- Required task
Below this line is the material. Write out only its lines from the one containing "Keep writing the" through the one containing "lid_tab = [3, 7];", both kept, exactly.
** start of Raw records **
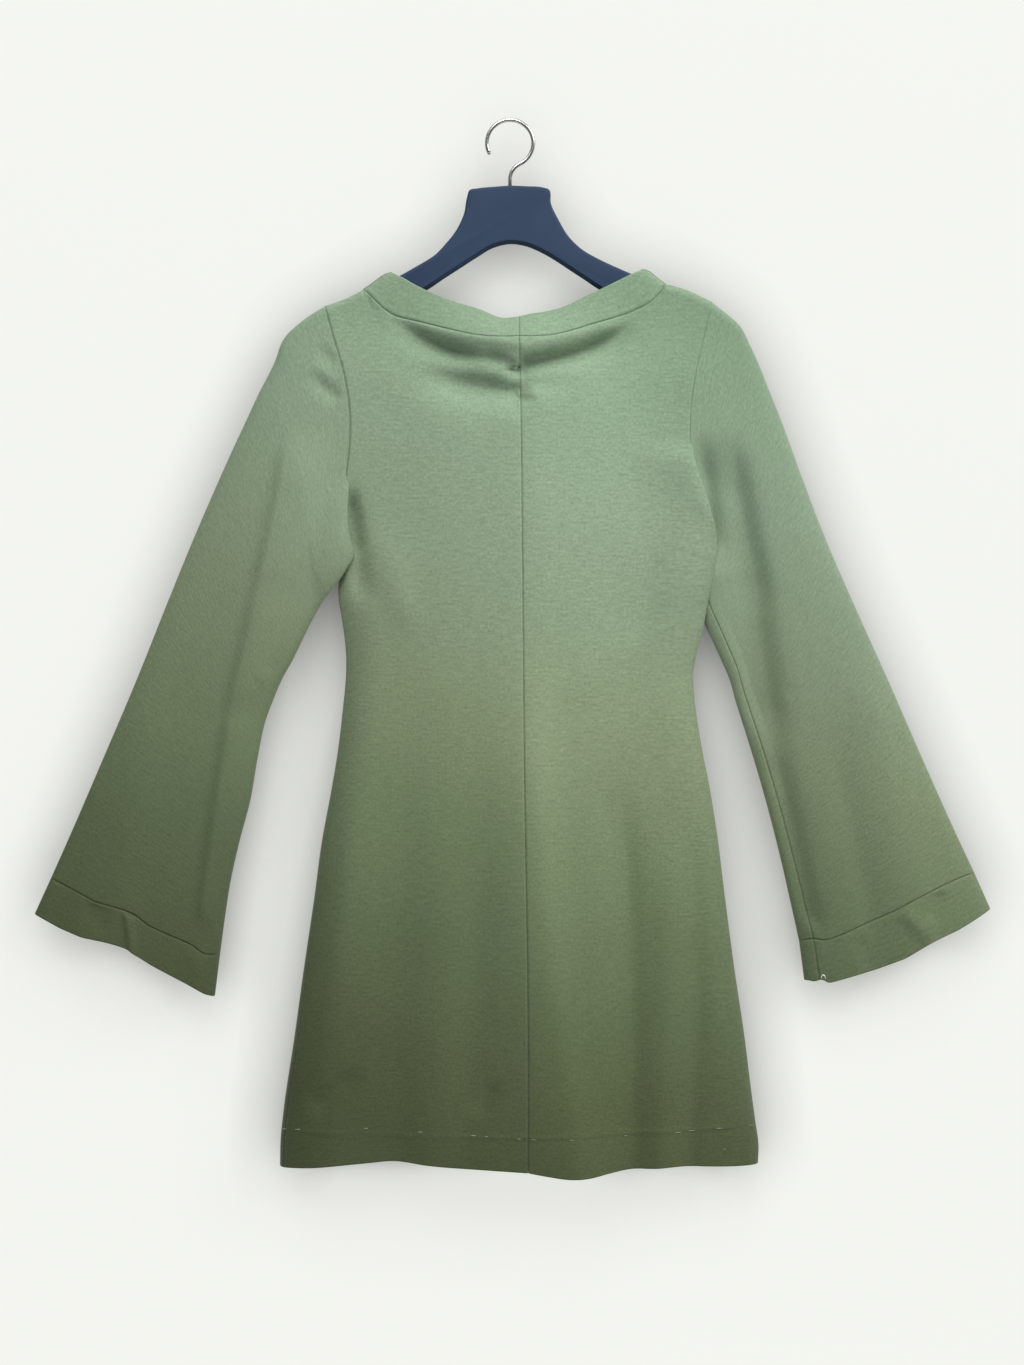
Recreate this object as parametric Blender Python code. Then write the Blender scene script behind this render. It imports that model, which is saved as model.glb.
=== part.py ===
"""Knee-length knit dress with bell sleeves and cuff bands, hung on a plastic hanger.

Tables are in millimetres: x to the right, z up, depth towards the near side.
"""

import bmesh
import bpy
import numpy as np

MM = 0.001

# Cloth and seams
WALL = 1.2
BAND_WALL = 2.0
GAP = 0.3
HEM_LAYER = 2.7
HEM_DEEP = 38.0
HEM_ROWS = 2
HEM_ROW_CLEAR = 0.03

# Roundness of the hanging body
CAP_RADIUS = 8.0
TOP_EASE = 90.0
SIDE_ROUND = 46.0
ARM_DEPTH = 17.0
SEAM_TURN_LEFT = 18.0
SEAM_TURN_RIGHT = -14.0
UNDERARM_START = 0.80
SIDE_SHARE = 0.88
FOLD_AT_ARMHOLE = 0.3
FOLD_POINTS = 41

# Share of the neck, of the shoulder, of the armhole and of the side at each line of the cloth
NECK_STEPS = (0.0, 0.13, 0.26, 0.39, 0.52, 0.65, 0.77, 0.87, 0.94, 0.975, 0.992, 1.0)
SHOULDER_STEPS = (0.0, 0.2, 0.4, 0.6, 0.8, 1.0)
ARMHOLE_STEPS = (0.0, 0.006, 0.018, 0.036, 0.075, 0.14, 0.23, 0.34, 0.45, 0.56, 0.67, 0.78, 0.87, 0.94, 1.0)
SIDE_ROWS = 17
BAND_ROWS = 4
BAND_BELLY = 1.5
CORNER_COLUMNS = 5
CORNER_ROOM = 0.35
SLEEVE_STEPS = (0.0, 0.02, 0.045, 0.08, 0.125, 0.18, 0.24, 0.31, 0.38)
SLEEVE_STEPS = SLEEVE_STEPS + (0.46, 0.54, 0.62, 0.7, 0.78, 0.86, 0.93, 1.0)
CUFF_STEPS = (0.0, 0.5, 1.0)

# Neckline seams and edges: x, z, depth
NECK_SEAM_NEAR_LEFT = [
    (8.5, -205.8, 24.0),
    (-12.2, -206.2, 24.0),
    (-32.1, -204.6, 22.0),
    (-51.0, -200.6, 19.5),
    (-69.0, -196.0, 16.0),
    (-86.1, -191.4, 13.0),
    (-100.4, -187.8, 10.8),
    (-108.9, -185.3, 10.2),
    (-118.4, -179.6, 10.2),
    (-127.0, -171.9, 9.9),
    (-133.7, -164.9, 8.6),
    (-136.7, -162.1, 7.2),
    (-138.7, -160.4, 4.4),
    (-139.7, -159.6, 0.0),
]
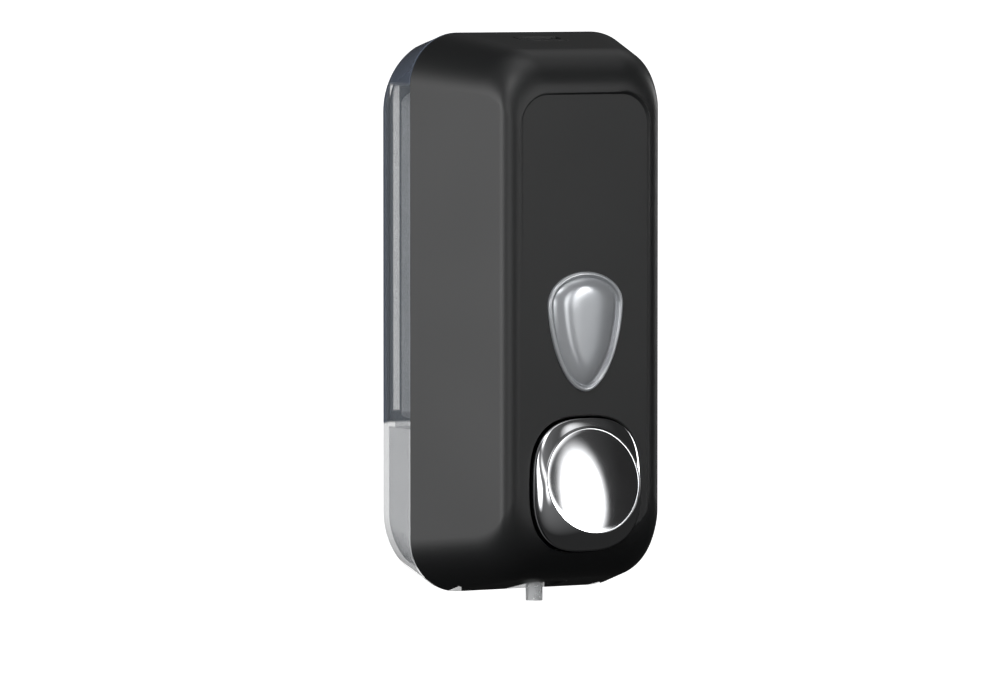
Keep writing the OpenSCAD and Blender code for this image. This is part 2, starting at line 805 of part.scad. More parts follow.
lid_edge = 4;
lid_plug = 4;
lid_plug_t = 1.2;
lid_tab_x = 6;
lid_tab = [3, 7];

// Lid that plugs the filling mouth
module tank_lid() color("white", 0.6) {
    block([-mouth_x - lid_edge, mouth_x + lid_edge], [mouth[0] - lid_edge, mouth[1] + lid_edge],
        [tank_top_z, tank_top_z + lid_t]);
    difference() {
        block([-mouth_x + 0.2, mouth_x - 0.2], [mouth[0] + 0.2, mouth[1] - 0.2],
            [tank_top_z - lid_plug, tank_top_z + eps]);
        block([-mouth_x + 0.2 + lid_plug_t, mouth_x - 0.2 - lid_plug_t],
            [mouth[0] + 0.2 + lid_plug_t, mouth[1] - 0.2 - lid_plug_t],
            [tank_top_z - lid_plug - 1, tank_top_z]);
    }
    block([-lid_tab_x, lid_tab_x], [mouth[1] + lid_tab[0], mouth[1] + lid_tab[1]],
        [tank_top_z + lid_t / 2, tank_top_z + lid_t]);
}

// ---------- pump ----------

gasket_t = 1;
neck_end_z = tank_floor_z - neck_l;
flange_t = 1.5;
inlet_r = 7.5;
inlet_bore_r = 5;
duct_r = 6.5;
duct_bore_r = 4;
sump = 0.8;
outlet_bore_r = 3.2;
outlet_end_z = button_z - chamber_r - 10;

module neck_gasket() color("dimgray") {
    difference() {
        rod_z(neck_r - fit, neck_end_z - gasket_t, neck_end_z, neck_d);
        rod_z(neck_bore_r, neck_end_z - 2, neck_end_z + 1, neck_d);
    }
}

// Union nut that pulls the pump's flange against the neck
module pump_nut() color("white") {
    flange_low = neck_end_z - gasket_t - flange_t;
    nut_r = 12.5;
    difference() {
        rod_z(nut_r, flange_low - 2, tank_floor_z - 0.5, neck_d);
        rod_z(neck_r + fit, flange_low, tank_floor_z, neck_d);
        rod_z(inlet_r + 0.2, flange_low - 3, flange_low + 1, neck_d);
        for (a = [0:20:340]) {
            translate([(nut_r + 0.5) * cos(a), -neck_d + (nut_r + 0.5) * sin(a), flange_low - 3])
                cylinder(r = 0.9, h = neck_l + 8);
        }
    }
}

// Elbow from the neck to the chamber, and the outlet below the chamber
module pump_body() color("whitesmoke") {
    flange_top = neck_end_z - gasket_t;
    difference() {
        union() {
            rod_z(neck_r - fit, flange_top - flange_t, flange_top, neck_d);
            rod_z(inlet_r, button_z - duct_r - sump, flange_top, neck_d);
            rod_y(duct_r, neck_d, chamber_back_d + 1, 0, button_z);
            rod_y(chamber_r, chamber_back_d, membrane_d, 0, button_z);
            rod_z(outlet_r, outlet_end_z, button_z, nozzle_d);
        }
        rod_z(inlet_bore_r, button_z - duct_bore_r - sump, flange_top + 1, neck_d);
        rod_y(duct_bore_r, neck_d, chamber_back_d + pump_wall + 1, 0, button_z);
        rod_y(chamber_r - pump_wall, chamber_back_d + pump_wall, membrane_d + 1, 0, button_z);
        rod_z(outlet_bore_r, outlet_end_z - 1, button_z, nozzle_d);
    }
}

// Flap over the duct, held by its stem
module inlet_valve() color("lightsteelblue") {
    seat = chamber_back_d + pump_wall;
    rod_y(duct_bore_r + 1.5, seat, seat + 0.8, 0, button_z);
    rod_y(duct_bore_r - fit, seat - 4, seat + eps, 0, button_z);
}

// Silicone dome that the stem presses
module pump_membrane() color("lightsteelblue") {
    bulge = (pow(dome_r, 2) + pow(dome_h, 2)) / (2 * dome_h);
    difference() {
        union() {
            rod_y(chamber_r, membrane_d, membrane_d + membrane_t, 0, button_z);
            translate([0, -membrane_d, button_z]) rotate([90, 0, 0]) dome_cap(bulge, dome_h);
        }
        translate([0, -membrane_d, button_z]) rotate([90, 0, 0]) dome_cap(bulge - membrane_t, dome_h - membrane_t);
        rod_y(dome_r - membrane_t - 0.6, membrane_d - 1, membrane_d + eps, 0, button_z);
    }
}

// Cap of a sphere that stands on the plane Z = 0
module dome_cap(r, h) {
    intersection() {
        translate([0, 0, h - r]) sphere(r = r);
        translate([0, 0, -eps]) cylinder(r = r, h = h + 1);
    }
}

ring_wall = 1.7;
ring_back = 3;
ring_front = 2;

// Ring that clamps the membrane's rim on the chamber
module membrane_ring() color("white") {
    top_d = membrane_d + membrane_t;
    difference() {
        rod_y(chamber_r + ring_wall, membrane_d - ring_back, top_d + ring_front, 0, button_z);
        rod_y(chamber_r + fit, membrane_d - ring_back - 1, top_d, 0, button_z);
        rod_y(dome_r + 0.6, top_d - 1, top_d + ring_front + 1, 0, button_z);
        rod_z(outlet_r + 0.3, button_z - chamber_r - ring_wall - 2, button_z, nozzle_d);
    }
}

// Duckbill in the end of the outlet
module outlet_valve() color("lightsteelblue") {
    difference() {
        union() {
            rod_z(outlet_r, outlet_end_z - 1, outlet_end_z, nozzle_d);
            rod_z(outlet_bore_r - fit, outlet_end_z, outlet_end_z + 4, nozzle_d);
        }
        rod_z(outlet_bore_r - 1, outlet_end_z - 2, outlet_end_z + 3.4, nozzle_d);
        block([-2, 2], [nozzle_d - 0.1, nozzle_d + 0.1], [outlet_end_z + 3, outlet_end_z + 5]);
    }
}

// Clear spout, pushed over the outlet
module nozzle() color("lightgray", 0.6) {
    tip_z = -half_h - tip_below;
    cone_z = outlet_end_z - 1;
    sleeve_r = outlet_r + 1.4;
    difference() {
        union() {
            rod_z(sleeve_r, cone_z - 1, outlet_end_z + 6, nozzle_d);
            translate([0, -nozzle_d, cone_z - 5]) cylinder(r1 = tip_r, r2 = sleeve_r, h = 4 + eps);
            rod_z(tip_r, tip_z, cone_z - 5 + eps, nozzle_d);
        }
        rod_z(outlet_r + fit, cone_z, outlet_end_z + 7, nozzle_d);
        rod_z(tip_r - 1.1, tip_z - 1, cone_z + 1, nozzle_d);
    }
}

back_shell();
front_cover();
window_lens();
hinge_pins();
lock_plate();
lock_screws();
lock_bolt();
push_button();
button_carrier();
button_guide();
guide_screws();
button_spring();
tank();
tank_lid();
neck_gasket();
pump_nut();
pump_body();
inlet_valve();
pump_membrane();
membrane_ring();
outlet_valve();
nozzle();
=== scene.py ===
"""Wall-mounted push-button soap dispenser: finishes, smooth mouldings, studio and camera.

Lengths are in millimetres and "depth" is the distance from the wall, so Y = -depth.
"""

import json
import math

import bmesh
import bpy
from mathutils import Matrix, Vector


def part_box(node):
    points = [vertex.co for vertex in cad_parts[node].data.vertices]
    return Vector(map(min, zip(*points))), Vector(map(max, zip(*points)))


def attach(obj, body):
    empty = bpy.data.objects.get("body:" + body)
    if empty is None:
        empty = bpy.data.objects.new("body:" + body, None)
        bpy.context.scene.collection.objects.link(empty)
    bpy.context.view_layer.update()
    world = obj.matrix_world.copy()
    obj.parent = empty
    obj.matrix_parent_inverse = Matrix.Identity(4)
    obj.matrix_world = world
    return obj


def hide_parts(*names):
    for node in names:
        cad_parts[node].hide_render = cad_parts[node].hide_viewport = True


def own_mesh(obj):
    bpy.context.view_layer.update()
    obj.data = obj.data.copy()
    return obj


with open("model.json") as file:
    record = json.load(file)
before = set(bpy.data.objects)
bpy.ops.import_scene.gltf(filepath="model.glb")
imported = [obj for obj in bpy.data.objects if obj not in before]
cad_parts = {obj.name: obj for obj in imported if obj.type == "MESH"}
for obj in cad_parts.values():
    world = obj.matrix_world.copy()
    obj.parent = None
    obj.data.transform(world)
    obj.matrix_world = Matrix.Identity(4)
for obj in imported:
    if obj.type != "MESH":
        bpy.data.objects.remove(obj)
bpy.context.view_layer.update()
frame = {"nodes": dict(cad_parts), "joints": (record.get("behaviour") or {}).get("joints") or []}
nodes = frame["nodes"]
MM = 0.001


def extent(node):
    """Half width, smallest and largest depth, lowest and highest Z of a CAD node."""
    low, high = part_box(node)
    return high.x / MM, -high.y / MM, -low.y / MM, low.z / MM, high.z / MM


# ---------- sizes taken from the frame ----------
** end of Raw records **
- Result for this exercise
Keep writing the OpenSCAD and Blender code for this image. This is part 2, starting at line 805 of part.scad. More parts follow.
lid_edge = 4;
lid_plug = 4;
lid_plug_t = 1.2;
lid_tab_x = 6;
lid_tab = [3, 7];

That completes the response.